When I ran code on the actual board, I noticed that numerous IRQs were firing once per frame but I wasn't able to determine whether they were firing at the same time in the frame. From what I've seen of the game code, it doesn't seem like it matters much because most logic is driven off a single IRQ which I take to be the VBL IRQ.

[Ian]

If you look closer at what I posted, you'll see most of the tile gen data is written right at the start of a frame
But only the scroll values are delayed with regards to v-blank. No idea why it's like that but I assume the scroll values we are using in the wrong frame

[Bart]

Correct me if I am wrong but if you look at RunMainBoardFrame(), we actually run the VBL first. Would be more logical (for anyone reading the code) to have it at the end but the effect is the same. The VBL IRQ is generated immediately at what you are marking as "beginning of frame". My guess is that the VBL IRQ is happening, and that the code to transfer data to the tile gen is synced to this. The code to write the scroll RAM, for whatever reason, is using the VBL status bit to detect VBL, but we flip this much later.

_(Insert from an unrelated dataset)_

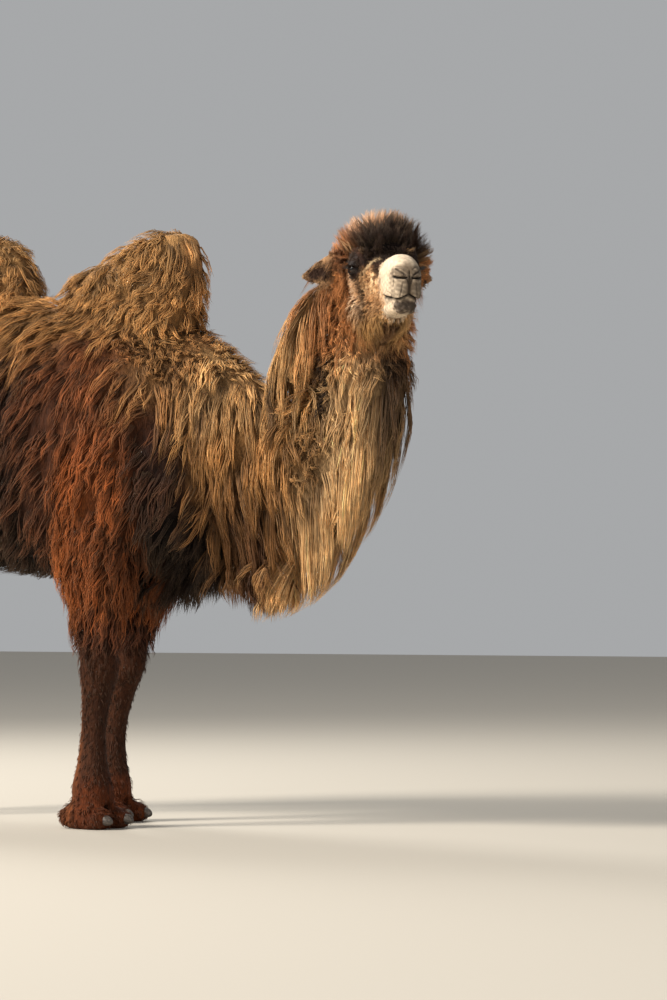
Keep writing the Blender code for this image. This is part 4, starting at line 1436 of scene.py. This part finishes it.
def aroundEyes(points):
    gap = eyeGap(points)
    return soft(gap, 0.030, 0.034) * soft(gap, 0.080, 0.060) * soft(inHead(points)[:, 0], -0.07, -0.04)


def aboveTheBrow(points):
    # the crown's hair starts above the brow in front and reaches down over the ears' roots behind
    head = inHead(points)
    start = 0.195 * soft(head[:, 0], -0.10, -0.05) * soft(np.abs(head[:, 1]), 0.045, 0.070) - 0.12
    return soft(head[:, 2] - start, 0.0, 0.04)


def onTemple(points):
    # between eye and ear, where the crown's hair runs into the cheek's
    head = inHead(points)
    aside = np.abs(head[:, 1])
    band = soft(head[:, 0], -0.085, -0.11) * soft(aside, 0.06, 0.08) * soft(aside, 0.165, 0.15)
    return band * soft(head[:, 2], -0.12, -0.08) * soft(head[:, 2], 0.08, 0.05)


def alongEarEdge(points):
    head = inHead(points)
    middle = np.interp(np.abs(head[:, 1]), [row[1] for row in earRows], [row[2] for row in earRows])
    half = np.interp(np.abs(head[:, 1]), [row[1] for row in earRows], [row[3] for row in earRows])
    return soft(np.abs(head[:, 2] - middle) / half, 0.65, 0.85) * soft(np.abs(head[:, 1]), 0.205, 0.185)


def napeGap(points):
    # 1 in the dark parting between the nape's mane and the throat's, and on the curls below it
    x, _, z = inBody(points).T
    parting = np.exp(-((x - 0.845) / 0.040) ** 2) * soft(z, 1.30, 1.40) * soft(z, 1.74, 1.66)
    return np.maximum(parting, curlPatch(points))


def curlPatch(points):
    # 1 on the tight curls low on the side of the neck
    x, _, z = inBody(points).T
    return soft(np.hypot((x - 0.80) / 0.075, (z - 1.29) / 0.125), 1.15, 0.85)


# What coats of one kind share. Length, width, clump, wave and proud are metres, swirl is in radians, waves
# are counted along a hair, the tones are spreads of brightness, and the others are counts or shares.
coatKinds = {
    "shaggy": {
        "hairs": 8, "rings": 3, "steps": 5, "uneven": 0.3, "width": 0.0042, "tipDraw": 0.32, "lift": 0.2,
        "hang": 0.4, "stick": 0.4, "swell": 0.7, "rise": (0.4, 1.0), "proud": 0.004, "swirl": 0.20,
        "wave": 0.006, "waves": 1.5, "toneTufts": 0.14, "toneHairs": 0.16, "material": shaggyWool,
        "slot": "body_coat",
    },
    "mane": {
        "hairs": 10, "rings": 4, "steps": 6, "uneven": 0.2, "width": 0.0036, "tipDraw": 0.35, "lift": 0.3,
        "hang": 0.25, "stick": 0.3, "swell": 0.8, "rise": (0.3, 1.0), "proud": 0.004, "swirl": 0.25,
        "wave": 0.005, "waves": 1.4, "toneTufts": 0.12, "toneHairs": 0.20, "material": longHair,
        "slot": "neck_mane",
    },
    "short": {
        "hairs": 5, "rings": 2, "steps": 3, "uneven": 0.3, "width": 0.0015, "tipDraw": 0.4, "lift": 0.25,
        "hang": 0.0, "stick": 0.7, "swell": 0.6, "rise": (0.5, 1.0), "proud": 0.002, "swirl": 0.35,
        "wave": 0.001, "waves": 1.0, "toneTufts": 0.14, "toneHairs": 0.14, "material": shortHair,
        "slot": "head_coat",
    },
    "tousled": {
        "hairs": 9, "rings": 2, "steps": 4, "uneven": 0.4, "width": 0.0022, "tipDraw": 0.16, "lift": 1.9,
        "hang": 0.25, "stick": 0.02, "swell": 0.7, "rise": (0.75, 1.4), "proud": 0.018, "swirl": 0.5,
        "wave": 0.008, "waves": 0.8, "toneTufts": 0.18, "toneHairs": 0.18, "material": shaggyWool,
        "slot": "head_coat",
    },
}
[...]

In your testing, the VBL status bit is tripped 5% into the frame, counting from beginning of VBL actually because of how I laid out the code. But with a few hard-coded exceptions, VBL is only 2.5% of the frame, so indeed, we've already drawn the frame by the time scroll is updated...

We should lengthen VBL as well as synchronize it to the status bit. But I predict that this will break timing in many games, namely Fighting Vipers 2.

[Ian]

I see we are running VBL first and I agree it shouldn't matter if it's at the start or at the end.
But what triggers 'vbl'? The IRQ that gets called? Because calling it after 'VBL' doesn't seem to make any difference

It would be interesting to find out what the correct VBL time actually is. Maybe the guys that did the model2 project would know, I am sure the value is similar for that, given they both use the crazy 57.5 fps.